Dr. Robin Ganzert, American Humane president and CEO, said: "Dolphin Encounters' dedication to meeting the highest standards of humane, verifiable and transparent animal care demonstrates to the public their leadership as a responsible steward of the remarkable animals living under their care."
Robert Meister, managing director of Dolphin Encounters, added, "For nearly 30 years, we have had the honor of caring for and learning from our beloved animal family. Their well-being has always been and will always be the focus of what we do every day."
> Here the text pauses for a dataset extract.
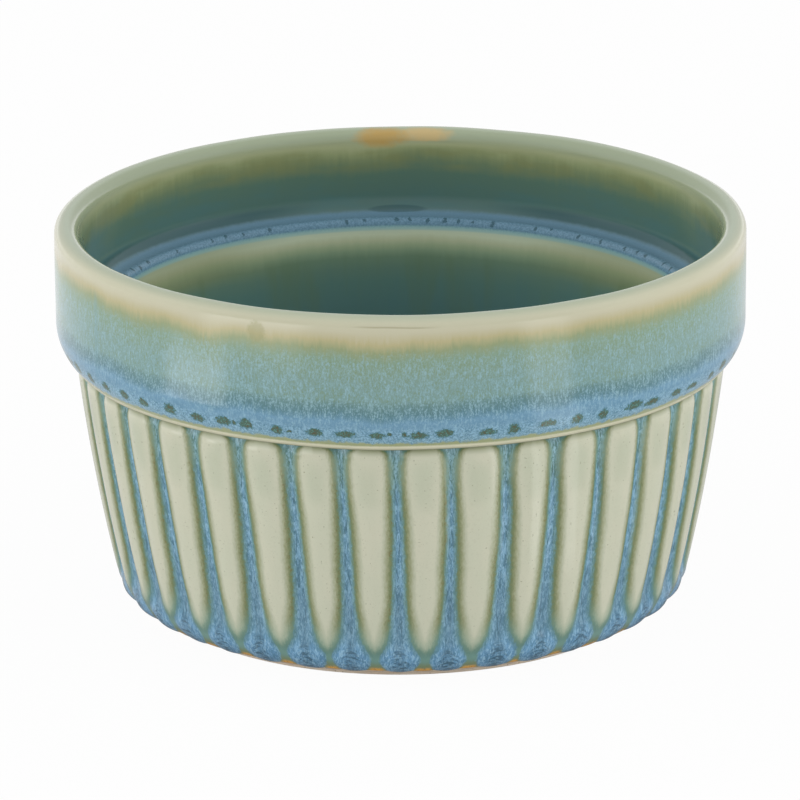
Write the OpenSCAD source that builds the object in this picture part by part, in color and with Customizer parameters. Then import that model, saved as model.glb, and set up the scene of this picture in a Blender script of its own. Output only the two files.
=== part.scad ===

The American Humane Conservation program's criteria covers health and housing; positive social interactions within groups of animals and between animals and handlers; safe and stimulating environments, with concern for factors such as appropriate lighting, sound levels, air quality and thermoregulation; and evidence of thorough preparation and protocols established to prevent and manage medical or operational emergencies.
Look, Don't Touch
However, other organizations are encouraging cruise ship passengers to "interact" with dolphins by opting to go on boat tours to experience them in their natural habitat.
The global organization Humane Society International (HSI) does not support any captive cetacean activity or human–cetacean interactions and is opposed to the capture of all marine mammals from the wild for any kind of public display or entertainment.
Mark Simmonds, HSI's senior marine scientist, said: "Dolphin watching at sea can be a wonderful way to see these amazing animals in the wild where they belong. However, we do need to make sure only to take a trip with a reputable company that follows ethical guidelines, because otherwise animal welfare can be jeopardized. Irresponsible boat tours can disrupt the cetaceans' normal behavior in a number of ways, including the vessels making high levels of noise which can be harmful (boat noise is far louder underwater than it appears above). Boat disturbance can interrupt the animals' normal behavior, feeding and even reproduction and there is also the risk of physically harming them with propeller strikes.
"HSI recommends that if you're going on a dolphin watching trip, select a company that abides by a code of conduct. For example, most codes advise that animals should not be approached any closer than the distance specified for each species and locality and that operators should never chase the animals. Close encounters with cetaceans should always be on their terms, for example when dolphins choose to ride in the bow waves or the wake. Trips that offer swimming with wild dolphins should also be avoided because of the disturbance they cause to the animals and the risk of disease transmission."